**Task to complete**
Reproduce the section of the listing that begins at the line containing "function piece(name, geometry, material)" and finishes at the line containing "STARTED), *words, flush=True)". Include both end lines and nothing beyond them.

-------- Records to process --------

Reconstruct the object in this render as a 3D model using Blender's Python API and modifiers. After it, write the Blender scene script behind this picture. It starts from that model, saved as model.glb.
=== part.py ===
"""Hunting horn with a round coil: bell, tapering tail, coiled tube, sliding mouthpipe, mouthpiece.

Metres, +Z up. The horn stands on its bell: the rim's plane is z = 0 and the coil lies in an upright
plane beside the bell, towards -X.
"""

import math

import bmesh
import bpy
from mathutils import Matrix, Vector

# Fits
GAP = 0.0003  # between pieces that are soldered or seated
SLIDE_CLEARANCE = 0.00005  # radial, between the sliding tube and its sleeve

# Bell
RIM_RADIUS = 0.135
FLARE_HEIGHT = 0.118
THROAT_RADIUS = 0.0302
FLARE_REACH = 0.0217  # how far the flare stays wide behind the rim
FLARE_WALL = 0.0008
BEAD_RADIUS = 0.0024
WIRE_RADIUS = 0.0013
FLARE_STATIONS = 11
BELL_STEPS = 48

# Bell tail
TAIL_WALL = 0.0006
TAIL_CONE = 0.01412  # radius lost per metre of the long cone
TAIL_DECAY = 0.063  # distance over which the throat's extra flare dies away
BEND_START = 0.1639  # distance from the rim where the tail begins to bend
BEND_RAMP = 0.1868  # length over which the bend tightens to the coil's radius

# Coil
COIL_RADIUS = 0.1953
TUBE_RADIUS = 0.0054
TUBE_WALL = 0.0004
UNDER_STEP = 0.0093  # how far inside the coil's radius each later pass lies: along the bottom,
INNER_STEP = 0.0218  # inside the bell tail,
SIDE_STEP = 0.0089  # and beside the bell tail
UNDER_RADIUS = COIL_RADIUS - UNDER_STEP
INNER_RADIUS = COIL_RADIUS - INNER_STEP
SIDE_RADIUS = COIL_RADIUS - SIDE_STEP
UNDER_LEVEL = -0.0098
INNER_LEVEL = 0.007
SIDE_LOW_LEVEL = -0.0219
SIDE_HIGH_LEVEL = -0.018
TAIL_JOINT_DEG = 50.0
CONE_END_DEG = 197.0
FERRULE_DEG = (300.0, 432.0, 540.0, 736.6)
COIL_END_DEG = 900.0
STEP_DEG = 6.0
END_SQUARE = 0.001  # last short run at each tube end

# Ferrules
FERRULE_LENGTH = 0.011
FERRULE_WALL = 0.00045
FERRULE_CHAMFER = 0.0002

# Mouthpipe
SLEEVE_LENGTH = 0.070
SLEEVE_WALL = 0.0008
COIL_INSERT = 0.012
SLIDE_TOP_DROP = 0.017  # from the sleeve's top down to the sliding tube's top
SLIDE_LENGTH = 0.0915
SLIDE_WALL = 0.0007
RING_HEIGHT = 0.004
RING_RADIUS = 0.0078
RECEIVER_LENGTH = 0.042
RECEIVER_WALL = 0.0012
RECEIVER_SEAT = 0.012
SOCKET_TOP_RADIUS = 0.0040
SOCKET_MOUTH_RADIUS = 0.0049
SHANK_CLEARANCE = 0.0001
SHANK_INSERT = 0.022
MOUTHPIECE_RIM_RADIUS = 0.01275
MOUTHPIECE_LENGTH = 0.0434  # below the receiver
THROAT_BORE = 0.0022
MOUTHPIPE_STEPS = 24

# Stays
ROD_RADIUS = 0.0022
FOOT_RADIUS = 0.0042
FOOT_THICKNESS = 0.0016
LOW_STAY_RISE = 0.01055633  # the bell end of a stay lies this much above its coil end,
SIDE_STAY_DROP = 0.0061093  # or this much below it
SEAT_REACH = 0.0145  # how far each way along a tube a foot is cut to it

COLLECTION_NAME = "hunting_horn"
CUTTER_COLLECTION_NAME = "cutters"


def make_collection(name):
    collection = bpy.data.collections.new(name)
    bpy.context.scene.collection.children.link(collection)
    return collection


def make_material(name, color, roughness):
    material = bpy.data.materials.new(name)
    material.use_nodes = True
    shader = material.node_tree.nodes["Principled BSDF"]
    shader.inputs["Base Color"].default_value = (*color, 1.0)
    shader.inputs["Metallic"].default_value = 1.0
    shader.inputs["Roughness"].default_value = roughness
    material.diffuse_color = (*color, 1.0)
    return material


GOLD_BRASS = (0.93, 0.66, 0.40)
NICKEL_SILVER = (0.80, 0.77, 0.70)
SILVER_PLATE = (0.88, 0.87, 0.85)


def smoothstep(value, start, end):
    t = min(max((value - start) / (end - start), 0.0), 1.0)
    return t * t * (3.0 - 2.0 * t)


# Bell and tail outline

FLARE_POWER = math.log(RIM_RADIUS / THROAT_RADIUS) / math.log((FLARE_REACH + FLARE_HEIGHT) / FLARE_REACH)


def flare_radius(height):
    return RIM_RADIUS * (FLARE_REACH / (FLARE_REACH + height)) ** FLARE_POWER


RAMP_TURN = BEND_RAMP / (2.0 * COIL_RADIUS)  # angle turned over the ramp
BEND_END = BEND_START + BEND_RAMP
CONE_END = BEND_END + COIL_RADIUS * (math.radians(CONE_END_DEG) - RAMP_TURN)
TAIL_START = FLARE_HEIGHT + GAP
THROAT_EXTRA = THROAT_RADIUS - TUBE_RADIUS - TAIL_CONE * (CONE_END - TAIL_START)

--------
-------- Records to process --------

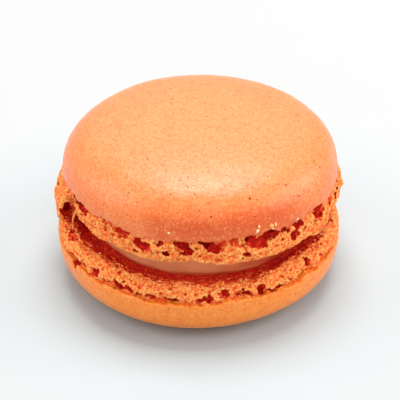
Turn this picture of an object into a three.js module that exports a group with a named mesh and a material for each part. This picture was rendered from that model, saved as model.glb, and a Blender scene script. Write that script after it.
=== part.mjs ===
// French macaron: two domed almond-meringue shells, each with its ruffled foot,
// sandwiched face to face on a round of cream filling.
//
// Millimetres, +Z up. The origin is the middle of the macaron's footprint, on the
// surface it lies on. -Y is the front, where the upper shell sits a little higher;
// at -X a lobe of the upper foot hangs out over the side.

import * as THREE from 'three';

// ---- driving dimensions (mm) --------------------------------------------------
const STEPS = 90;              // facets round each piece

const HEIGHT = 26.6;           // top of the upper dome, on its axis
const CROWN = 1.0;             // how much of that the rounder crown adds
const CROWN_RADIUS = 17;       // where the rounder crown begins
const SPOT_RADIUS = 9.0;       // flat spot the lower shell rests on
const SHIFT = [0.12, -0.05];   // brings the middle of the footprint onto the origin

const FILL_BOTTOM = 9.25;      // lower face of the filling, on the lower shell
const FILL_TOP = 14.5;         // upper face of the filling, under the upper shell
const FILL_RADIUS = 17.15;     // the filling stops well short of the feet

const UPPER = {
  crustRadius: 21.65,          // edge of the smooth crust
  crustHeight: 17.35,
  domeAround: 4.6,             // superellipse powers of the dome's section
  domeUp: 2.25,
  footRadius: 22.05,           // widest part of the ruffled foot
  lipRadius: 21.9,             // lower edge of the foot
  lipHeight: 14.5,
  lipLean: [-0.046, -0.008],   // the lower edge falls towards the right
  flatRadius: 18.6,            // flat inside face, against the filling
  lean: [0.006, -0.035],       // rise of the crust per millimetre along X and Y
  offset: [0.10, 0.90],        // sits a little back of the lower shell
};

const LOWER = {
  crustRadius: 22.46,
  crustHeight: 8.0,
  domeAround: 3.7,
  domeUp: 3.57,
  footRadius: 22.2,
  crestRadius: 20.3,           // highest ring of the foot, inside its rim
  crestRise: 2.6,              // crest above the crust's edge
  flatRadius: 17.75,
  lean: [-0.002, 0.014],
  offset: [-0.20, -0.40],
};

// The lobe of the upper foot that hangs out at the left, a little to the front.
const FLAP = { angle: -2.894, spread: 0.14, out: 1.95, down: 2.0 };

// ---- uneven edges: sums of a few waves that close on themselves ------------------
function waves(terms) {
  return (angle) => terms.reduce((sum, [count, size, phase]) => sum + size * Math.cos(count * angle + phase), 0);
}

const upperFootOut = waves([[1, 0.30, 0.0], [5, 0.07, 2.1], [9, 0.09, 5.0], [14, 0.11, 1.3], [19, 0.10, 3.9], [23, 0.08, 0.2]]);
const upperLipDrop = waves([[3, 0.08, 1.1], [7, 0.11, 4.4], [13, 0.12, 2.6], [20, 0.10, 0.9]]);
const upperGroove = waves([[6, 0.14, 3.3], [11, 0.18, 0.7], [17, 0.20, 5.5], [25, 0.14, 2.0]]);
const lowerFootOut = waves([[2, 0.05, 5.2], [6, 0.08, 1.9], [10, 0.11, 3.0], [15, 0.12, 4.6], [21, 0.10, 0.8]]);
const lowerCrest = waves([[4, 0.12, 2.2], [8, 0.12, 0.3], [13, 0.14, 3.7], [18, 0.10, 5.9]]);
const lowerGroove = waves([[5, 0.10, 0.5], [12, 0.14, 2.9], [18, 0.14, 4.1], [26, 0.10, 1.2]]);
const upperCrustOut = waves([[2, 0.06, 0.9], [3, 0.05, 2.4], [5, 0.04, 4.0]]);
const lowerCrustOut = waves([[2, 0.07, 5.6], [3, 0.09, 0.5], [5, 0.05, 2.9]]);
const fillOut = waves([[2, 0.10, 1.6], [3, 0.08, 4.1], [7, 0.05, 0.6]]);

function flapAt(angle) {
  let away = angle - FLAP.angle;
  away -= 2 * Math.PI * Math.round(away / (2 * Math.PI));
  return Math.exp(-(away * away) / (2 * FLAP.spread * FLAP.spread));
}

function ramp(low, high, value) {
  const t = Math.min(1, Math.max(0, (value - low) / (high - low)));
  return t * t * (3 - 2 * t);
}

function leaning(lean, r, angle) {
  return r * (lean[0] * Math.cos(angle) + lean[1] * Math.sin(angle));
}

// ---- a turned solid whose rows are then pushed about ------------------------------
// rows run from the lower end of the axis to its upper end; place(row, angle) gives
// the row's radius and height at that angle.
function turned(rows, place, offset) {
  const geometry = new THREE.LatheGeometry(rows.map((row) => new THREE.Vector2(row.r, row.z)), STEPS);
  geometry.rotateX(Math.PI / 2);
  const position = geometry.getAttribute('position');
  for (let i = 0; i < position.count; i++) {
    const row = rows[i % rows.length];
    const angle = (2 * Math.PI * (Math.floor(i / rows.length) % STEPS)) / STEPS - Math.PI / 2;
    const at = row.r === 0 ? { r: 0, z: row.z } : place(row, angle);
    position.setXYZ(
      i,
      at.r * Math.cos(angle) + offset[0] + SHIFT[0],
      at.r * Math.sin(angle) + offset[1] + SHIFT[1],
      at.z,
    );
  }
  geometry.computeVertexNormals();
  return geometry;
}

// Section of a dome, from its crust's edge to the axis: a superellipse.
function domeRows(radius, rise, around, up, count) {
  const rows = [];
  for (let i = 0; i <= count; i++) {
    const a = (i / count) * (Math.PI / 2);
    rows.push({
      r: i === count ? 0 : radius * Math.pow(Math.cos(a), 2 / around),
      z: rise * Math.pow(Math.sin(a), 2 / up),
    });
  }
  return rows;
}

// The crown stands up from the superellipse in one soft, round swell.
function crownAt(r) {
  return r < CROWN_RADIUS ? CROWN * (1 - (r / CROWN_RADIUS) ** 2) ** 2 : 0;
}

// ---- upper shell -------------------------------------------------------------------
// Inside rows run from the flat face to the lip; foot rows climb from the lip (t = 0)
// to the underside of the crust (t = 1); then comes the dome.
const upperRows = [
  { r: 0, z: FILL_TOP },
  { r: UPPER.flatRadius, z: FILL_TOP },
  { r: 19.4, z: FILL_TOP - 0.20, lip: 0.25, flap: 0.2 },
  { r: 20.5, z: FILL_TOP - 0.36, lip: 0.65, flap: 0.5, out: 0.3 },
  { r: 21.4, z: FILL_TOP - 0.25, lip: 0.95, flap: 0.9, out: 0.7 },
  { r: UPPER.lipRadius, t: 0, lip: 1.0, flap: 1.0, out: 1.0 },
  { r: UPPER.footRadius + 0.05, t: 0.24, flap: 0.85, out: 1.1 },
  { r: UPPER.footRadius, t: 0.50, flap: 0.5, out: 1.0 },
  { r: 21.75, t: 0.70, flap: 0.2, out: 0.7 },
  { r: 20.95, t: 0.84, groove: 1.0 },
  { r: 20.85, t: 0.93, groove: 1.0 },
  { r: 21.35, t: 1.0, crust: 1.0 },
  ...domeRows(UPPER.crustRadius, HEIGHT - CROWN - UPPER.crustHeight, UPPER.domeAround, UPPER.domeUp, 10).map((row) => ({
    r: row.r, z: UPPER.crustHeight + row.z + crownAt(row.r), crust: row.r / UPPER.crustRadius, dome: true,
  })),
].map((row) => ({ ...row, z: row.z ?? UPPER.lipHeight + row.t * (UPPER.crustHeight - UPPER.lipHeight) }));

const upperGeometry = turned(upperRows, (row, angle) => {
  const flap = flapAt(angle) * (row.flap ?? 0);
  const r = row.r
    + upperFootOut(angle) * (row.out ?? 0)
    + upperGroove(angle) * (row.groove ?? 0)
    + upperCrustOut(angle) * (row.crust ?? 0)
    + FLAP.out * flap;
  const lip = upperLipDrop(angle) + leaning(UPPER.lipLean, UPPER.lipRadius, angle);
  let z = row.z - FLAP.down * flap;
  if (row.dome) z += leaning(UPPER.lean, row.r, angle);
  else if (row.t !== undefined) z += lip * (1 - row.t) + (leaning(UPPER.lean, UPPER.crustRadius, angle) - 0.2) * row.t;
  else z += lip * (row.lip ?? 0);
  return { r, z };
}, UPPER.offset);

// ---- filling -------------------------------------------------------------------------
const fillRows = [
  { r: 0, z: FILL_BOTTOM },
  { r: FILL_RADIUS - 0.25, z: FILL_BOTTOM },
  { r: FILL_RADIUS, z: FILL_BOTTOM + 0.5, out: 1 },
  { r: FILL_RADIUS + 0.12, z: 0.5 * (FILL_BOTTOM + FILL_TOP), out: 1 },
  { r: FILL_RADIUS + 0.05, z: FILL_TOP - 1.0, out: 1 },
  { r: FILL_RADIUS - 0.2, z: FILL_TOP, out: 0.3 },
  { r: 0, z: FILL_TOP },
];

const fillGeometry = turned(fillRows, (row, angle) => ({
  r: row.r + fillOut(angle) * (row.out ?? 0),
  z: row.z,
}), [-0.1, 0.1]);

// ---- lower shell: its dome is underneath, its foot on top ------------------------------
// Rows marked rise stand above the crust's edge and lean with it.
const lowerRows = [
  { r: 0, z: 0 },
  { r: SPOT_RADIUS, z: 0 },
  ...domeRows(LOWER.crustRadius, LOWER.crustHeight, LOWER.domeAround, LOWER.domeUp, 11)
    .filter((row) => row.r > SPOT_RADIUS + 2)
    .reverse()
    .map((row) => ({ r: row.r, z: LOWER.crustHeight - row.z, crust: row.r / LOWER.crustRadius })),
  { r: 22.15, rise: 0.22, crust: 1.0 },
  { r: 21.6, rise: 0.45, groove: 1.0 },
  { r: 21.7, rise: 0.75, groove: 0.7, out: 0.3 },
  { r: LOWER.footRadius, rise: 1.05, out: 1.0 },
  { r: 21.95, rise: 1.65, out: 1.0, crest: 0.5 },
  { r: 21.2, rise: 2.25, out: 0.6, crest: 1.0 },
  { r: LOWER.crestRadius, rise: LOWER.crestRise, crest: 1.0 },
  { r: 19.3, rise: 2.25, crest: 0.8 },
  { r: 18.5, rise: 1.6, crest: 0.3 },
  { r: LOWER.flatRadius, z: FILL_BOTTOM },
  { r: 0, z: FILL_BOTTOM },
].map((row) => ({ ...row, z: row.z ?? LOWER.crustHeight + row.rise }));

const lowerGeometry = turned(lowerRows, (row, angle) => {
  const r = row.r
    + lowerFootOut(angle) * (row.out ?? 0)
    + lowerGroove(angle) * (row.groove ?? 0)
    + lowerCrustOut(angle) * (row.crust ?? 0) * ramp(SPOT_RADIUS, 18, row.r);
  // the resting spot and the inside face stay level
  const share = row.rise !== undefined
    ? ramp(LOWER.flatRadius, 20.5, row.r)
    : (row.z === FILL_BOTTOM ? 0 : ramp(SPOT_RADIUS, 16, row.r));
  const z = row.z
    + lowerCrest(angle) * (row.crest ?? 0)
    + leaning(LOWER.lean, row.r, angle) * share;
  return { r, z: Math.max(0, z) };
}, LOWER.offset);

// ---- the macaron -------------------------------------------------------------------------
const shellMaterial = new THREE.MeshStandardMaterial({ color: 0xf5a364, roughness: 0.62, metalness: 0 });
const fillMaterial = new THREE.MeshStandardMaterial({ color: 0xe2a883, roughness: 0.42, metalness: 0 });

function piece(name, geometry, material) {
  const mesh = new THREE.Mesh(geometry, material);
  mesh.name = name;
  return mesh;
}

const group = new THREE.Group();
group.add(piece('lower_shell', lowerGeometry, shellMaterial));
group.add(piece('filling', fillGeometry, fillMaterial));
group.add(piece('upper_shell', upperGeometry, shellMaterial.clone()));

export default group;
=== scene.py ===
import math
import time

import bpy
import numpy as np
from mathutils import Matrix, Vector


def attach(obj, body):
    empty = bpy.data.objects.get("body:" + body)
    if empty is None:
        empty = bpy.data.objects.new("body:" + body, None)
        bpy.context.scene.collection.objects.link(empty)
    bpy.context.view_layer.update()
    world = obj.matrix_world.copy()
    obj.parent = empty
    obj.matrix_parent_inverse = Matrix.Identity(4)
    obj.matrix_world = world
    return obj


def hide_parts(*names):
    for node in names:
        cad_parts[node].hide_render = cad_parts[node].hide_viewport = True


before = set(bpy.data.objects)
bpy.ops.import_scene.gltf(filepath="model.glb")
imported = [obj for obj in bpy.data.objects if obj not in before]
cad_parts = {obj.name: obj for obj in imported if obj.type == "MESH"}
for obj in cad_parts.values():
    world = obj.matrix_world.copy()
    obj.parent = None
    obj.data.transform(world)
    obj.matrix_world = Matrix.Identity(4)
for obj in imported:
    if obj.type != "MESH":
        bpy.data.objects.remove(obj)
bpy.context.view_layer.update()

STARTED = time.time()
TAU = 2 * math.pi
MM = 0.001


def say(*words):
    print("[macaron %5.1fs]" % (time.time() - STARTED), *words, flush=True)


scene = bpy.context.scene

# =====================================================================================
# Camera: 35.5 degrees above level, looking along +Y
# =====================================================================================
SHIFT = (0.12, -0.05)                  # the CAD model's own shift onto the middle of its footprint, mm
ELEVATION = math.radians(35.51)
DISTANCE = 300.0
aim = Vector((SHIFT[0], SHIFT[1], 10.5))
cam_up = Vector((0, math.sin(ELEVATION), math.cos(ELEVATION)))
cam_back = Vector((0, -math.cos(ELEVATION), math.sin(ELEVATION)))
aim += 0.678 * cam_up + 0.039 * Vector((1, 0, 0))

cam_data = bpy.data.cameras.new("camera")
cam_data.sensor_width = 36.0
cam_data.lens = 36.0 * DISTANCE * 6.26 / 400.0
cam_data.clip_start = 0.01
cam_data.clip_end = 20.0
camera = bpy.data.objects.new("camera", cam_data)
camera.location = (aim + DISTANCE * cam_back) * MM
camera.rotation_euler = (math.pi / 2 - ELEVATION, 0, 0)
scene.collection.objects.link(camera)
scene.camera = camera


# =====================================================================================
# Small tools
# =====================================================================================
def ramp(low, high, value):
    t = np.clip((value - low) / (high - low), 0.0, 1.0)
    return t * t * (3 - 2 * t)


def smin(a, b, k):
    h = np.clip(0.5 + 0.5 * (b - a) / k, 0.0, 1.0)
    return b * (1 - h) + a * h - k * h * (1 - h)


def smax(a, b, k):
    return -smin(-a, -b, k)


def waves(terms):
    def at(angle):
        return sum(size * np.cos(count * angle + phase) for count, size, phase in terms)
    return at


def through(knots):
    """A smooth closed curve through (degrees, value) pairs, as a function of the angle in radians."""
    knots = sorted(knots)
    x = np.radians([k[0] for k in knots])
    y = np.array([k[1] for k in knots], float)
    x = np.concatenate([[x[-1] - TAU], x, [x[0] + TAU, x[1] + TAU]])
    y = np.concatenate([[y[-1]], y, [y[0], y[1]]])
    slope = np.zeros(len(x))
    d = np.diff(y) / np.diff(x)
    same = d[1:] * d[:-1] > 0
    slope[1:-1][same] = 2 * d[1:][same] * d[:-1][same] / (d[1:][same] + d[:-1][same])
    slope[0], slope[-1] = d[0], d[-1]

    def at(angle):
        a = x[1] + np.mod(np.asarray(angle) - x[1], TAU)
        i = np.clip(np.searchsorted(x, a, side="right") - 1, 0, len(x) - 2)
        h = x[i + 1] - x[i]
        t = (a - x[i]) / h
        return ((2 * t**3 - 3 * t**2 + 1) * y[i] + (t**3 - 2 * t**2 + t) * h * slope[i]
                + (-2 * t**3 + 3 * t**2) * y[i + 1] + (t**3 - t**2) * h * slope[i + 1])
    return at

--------
-------- Records to process --------

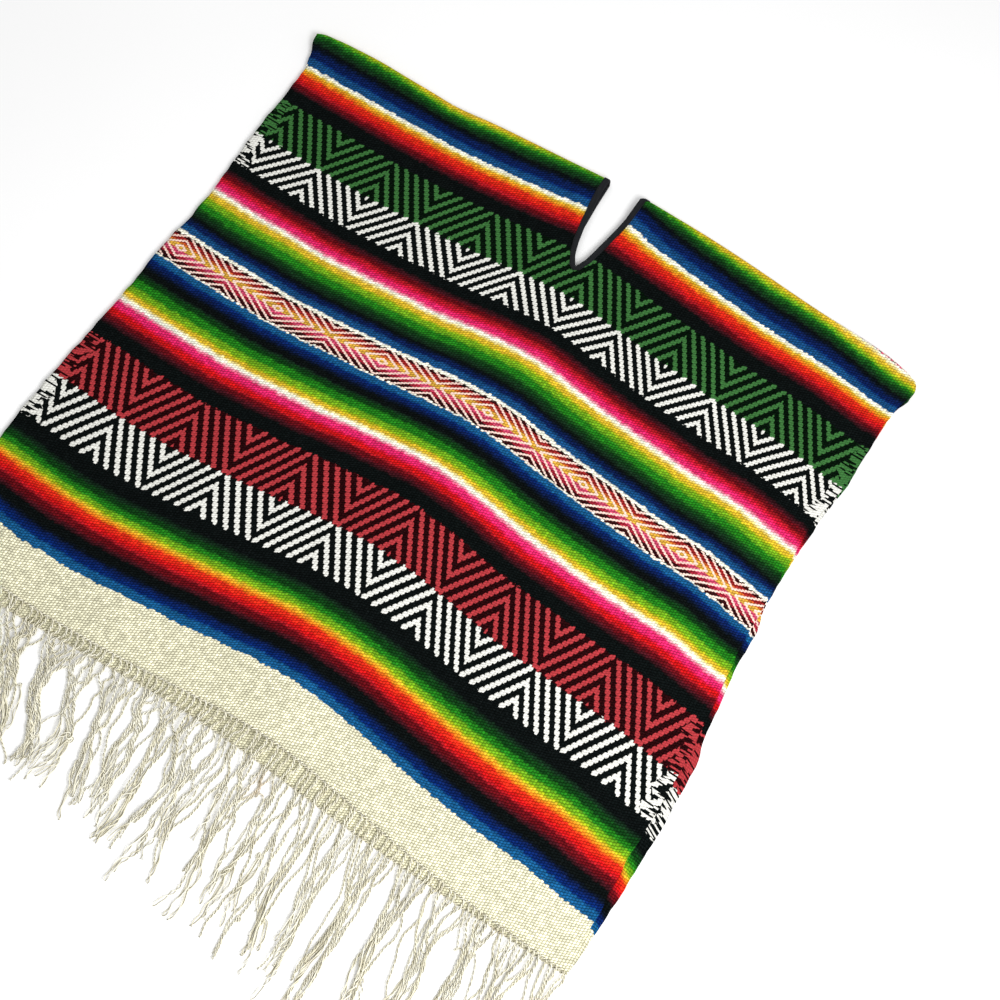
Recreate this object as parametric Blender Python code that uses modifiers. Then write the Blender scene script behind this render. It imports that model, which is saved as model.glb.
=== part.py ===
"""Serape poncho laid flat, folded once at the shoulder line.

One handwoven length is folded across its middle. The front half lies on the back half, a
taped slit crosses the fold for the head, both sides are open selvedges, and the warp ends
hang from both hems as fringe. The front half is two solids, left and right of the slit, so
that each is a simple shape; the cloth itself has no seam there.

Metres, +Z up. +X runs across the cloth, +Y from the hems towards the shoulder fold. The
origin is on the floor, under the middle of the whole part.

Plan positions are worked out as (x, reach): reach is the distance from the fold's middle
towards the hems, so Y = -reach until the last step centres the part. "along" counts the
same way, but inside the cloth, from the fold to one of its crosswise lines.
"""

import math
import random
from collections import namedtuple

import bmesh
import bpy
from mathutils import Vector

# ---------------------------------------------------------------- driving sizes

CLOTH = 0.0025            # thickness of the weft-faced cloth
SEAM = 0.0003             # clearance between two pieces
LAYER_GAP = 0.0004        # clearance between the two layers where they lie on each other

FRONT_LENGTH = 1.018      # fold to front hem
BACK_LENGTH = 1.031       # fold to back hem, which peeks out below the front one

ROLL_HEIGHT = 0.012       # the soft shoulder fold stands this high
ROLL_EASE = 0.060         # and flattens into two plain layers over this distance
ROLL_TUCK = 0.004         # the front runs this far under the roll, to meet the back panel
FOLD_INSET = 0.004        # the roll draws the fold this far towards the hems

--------

**Answer to the problem**
function piece(name, geometry, material) {
  const mesh = new THREE.Mesh(geometry, material);
  mesh.name = name;
  return mesh;
}

const group = new THREE.Group();
group.add(piece('lower_shell', lowerGeometry, shellMaterial));
group.add(piece('filling', fillGeometry, fillMaterial));
group.add(piece('upper_shell', upperGeometry, shellMaterial.clone()));

export default group;
=== scene.py ===
import math
import time

import bpy
import numpy as np
from mathutils import Matrix, Vector


def attach(obj, body):
    empty = bpy.data.objects.get("body:" + body)
    if empty is None:
        empty = bpy.data.objects.new("body:" + body, None)
        bpy.context.scene.collection.objects.link(empty)
    bpy.context.view_layer.update()
    world = obj.matrix_world.copy()
    obj.parent = empty
    obj.matrix_parent_inverse = Matrix.Identity(4)
    obj.matrix_world = world
    return obj


def hide_parts(*names):
    for node in names:
        cad_parts[node].hide_render = cad_parts[node].hide_viewport = True


before = set(bpy.data.objects)
bpy.ops.import_scene.gltf(filepath="model.glb")
imported = [obj for obj in bpy.data.objects if obj not in before]
cad_parts = {obj.name: obj for obj in imported if obj.type == "MESH"}
for obj in cad_parts.values():
    world = obj.matrix_world.copy()
    obj.parent = None
    obj.data.transform(world)
    obj.matrix_world = Matrix.Identity(4)
for obj in imported:
    if obj.type != "MESH":
        bpy.data.objects.remove(obj)
bpy.context.view_layer.update()

STARTED = time.time()
TAU = 2 * math.pi
MM = 0.001


def say(*words):
    print("[macaron %5.1fs]" % (time.time() - STARTED), *words, flush=True)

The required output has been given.